At first blush, with the favorite listed at odds of 175/1, gamblers might think they’re getting—excuse the pun--a pretty good deal on betting the winner of the Main Event. 

Actually, you’d probably have a better chance drawing to an inside straight. 

There were 6,352 players at the 2013 Main Event and the winner, virtual unknown Ryan Riess, 23, was not listed among the future book possibilities. Since there is no “field” bet offered, everyone who bet on the winner of the 2013 Main Event lost.

With a guaranteed prize of $10 million to the winner—Riess pocketed only $8,361,570 in 2013—the field is expected to be even larger this year, making it that much more difficult to pick the winner. Yet, of the dozens of sportsbooks we surveyed, we could find no more than 375 names on any one future book list. So, unless one of those 375 players wins, once again, the house will pocket all the money.

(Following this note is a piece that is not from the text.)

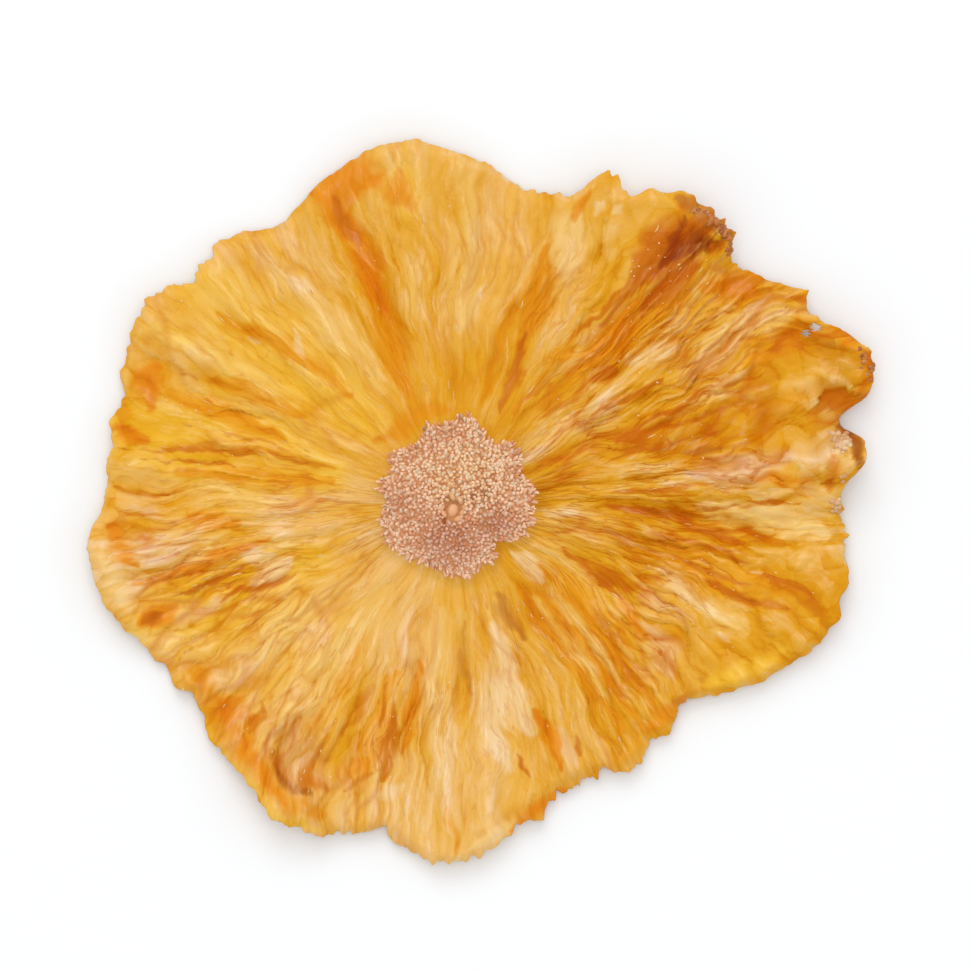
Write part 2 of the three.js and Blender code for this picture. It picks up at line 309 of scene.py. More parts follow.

Add to those daunting numbers the fact that the recent history of the event is littered with winners who were anything but household names, such as Robert Varkonyi, 2002; Chris Moneymaker, 2003; Jamie Gold, 2006; Jerry Yang, 2007; Joe Cada, 2009; Pius Heinz, 2011; and Riess last year, and it’s probably more likely than not that winner of the 2014 Main Event is not listed in futures.

Of course, none of that will stop poker betting enthusiasts from taking a shot, especially when you can get triple digit odds on some of the most recognizable names in the games. That would be 175/1 favorite Phil “The Phenom” Ivey, a nine-time WSOP winner who finished seventh at the 2009 Main Event and a man regarded by many as the best all-around player in the world.

Phil Hellmuth, the co-second choice with Daniel Negreanu at odds of 200/1, certainly would dispute any designation of Ivey as the globe’s best player. Nicknamed “The Poker Brat” for his sometimes less than gracious manner, Hellmuth has a record 13 WSOP victories, including the Main Event title in 1989. The more affable Negreanu, who, despite closing in on his 40th birthday in July, still carries the moniker “Kid Poker,” as of June 19 was ranked No. 3 on the Global Poker Index (whatever that is) and had been ranked No. 1 for 19 weeks prior to that. The Canadian’s best Main Event finish was 11th place in 2001.

Ivey, Hellmuth and Negreanu should be familiar names and faces to the millions who have watched the popularity of poker explode on TV but they’re not the only ones in the hunt for professional poker’s most cherished title. Others in contention include Antonio “The Magician” Esfandiari, Allen “Clever Piggy” Cunningham, Ben “Benba” Lamb, Doyle “Texas Dolly” Brunson, Gus “The Great Dane” Hansen, JC “Just Call” Tran and Riess, each offered at odds of 250/1. Esfandiari won a record $18.3 million first prize in a $1 million buy-in “Big One for One Drop” game at the WSOP in 2012; Cunningham finished fourth at the 2006 Main Event; Brunson, at age 80, is a revered figure in poker and won Main Event titles in 1976-77.

Chris “Jesus” Ferguson, the Main Event champion in 2000, is offered at odds of 300/1 while Scotty “The Prince of Poker” Nguyen, the 1998 champion, is held at odds of 500/1. Huck Seed, the 1996 winner, is listed at 750/1 and Carlos “El Matador” Mortensen, who scored a Main Event victory in 2001, is 1,000/1. Odds on other players go as high as 2,500/1.

In addition to straight wagering, many sportsbooks also have posted a variety of proposition bets on the Main Event, including giving odds of 40/1 on a woman winning. By the way, the individual woman with the shortest odds is Vanessa Selbst, at 500/1.

Another prop asks poker betting advocates to choose whether the winner of the Main Event is an American (8/13) or of different nationality (6/5). With more nations having participated in the WSOP in 2013 than the 2014 Winter Olympics (107 to 88), this is a very interesting proposition.

There also are more than a dozen props on the Main Event’s final hand, including the color and suit of the river (last) card. More challenging is what the final winning hand will be: One pair, 6/5; two pair, 15/8; high card only, 11/4; straight, 16/1; three of a kind, 16/1; flush, 25/1; full house, 33/1; four of a kind, 200/1; straight flush, 500/1; royal flush, 1,000/1.

With so many options, players who never touch the cards will be able to enjoy poker betting at the World Series of Poker Main Event, too.